Instructions for the task. From the opening line of the records through the line bearing "wasm.setup();", set down every line exactly.
— START Input material —
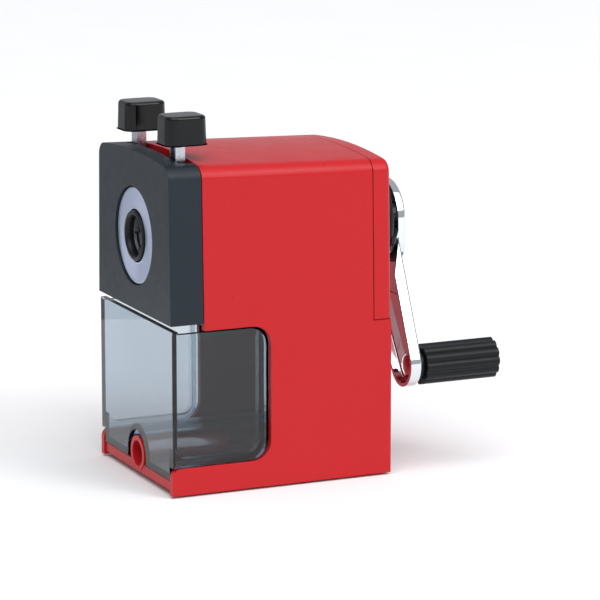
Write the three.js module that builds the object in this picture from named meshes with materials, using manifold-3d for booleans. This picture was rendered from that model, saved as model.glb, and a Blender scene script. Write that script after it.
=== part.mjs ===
// A hand-cranked desk pencil sharpener, built piece by piece as it would come apart on a bench.
// Millimetres, +Z up. The pencil goes in along +Y, so the front faces -Y and the crank is at the back.
// Pieces are drawn with Y = 0 at the front of the base. The whole assembly is then moved along Y, so
// that the origin is the middle of the sharpener's own box, on the desk.

import * as THREE from "three";
import { mergeVertices } from "three/addons/utils/BufferGeometryUtils.js";
import Module from "manifold-3d";

const wasm = await Module();
wasm.setup();

// Driving dimensions.
const gap = 0.3; // left between two pieces that touch
const wall = 2.4; // moulded wall of the body
const halfWidth = 32; // of the body at its waist, where drawer and head meet
const bodyDepth = 78.5;
const guideFront = -0.3; // the chuck guide stands proud of the head: the frontmost point
const gripEnd = 118.8; // the rearmost point
const skirtZ = 0.8; // lower edge of the side walls, above the desk by the feet
const waistZ = 57.2;
const shoulderZ = 104; // where a side turns into the roof
const crownZ = 110.1; // highest point of the roof, at its front
const roofFall = 2.5; // the roof is this much lower at the back
const axisZ = 81.6; // height of the pencil and of the crank's axis
const lipTop = 9.8;
const windowTop = 54.8;
const windowEnd = 35;
const windowCorner = 6.5;
const headEnd = 11.2; // back of the head; the housing starts a gap behind it
const seamY = 72.2; // where the housing ends and the rear cover starts
const ledgeZ = 53; // lower edge of the rear cover
const socketZ = 8; // clamp socket: its axis, radii and length
const socketRadius = 6;
const socketBore = 4.3;
const socketLength = 30.5;
const frameFront = 12.4; // front of the mechanism frame's plate
const frameThick = 3;
const ringTeeth = 36;
const pinionTeeth = 12;
const gearModule = 0.9;
const coneAngle = Math.atan(0.1853); // half the angle of a sharpened pencil
const cutterRadius = 6.2;
const coneTipY = 56; // where the sharpened pencil ends
const armFront = 85.1; // the arm's open side, towards the body
const armBack = 89.2;
const hubBack = 92.9; // the arm's hub is a dish, raised clear of the rear collar
const armSheet = 1.2;
const armTip = { x: 25.6, z: 36.2, radius: 8.1 };
const gripX = 25.8; // handle axis at rest
const gripZ = 35.1;
const gripFront = 91.8;
const rodX = 24.5; // guide rods of the head
const rodZ = 90;
const rodEnd = 66;
const jawTravel = 2.4;
const pinchAngle = THREE.MathUtils.degToRad(11); // how far each lever turns
const jawPinRadius = 9; // distance of a jaw's pin from the pencil's axis, jaws closed
const leverX = 17.5; // stem and cap of a lever, to each side
const leverPlates = { left: 7.4, right: 8.9 }; // front faces of the two lever plates
const plateThick = 1.2;
const springPostZ = 61.8; // posts that the lever spring pulls together

const colours = {
  red: { color: 0xc8333a, roughness: 0.35, metalness: 0 },
  smoke: { color: 0x5a6068, roughness: 0.1, metalness: 0, transparent: true, opacity: 0.5 },
  slate: { color: 0x3c444c, roughness: 0.45, metalness: 0 },
  black: { color: 0x1b1d20, roughness: 0.5, metalness: 0 },
  rubber: { color: 0x202022, roughness: 0.9, metalness: 0 },
  chrome: { color: 0xd8dde4, roughness: 0.12, metalness: 1 },
  silver: { color: 0xa9b4cc, roughness: 0.3, metalness: 0.8 },
  zinc: { color: 0xb9bcc0, roughness: 0.35, metalness: 1 },
  steel: { color: 0x9a9da2, roughness: 0.3, metalness: 1 },
  brass: { color: 0xb89a55, roughness: 0.35, metalness: 1 },
};
const materials = Object.fromEntries(
  Object.entries(colours).map(([name, values]) => [name, new THREE.MeshStandardMaterial(values)]),
);

// Solids: a geometry becomes a manifold solid, which can be joined and cut.

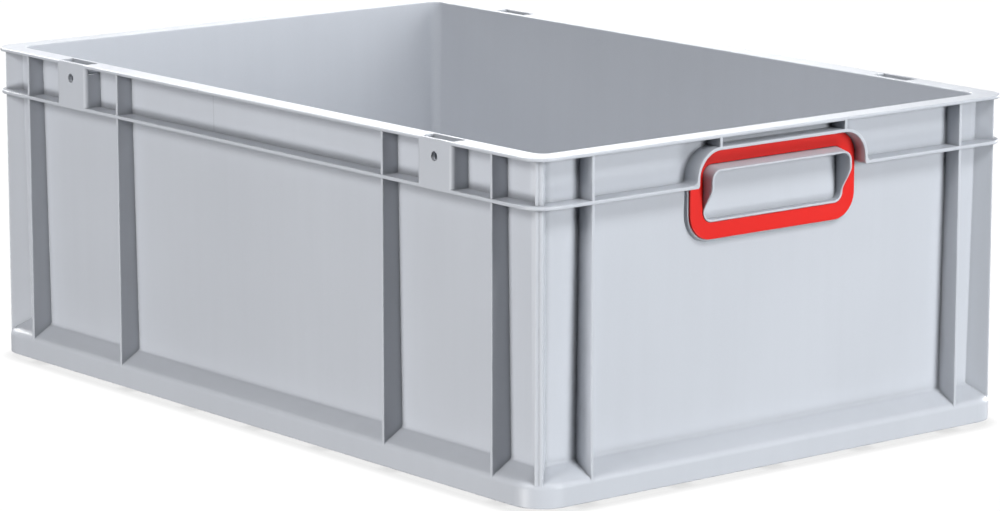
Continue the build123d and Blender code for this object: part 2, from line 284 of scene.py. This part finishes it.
— END Input material —
Task response.
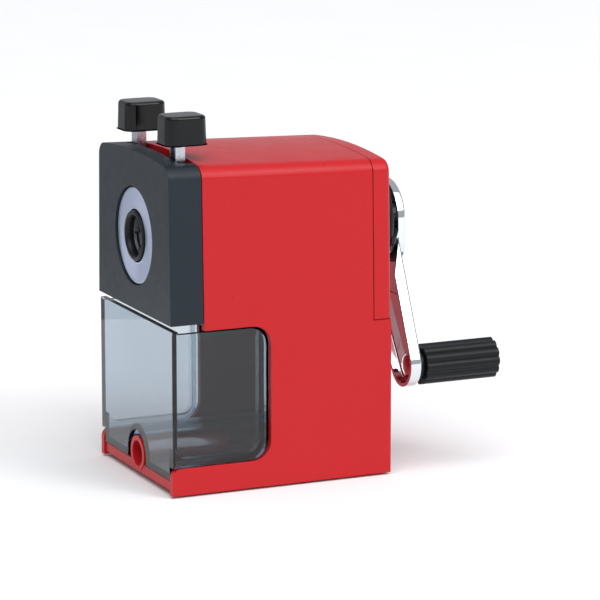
Write the three.js module that builds the object in this picture from named meshes with materials, using manifold-3d for booleans. This picture was rendered from that model, saved as model.glb, and a Blender scene script. Write that script after it.
=== part.mjs ===
// A hand-cranked desk pencil sharpener, built piece by piece as it would come apart on a bench.
// Millimetres, +Z up. The pencil goes in along +Y, so the front faces -Y and the crank is at the back.
// Pieces are drawn with Y = 0 at the front of the base. The whole assembly is then moved along Y, so
// that the origin is the middle of the sharpener's own box, on the desk.

import * as THREE from "three";
import { mergeVertices } from "three/addons/utils/BufferGeometryUtils.js";
import Module from "manifold-3d";

const wasm = await Module();
wasm.setup();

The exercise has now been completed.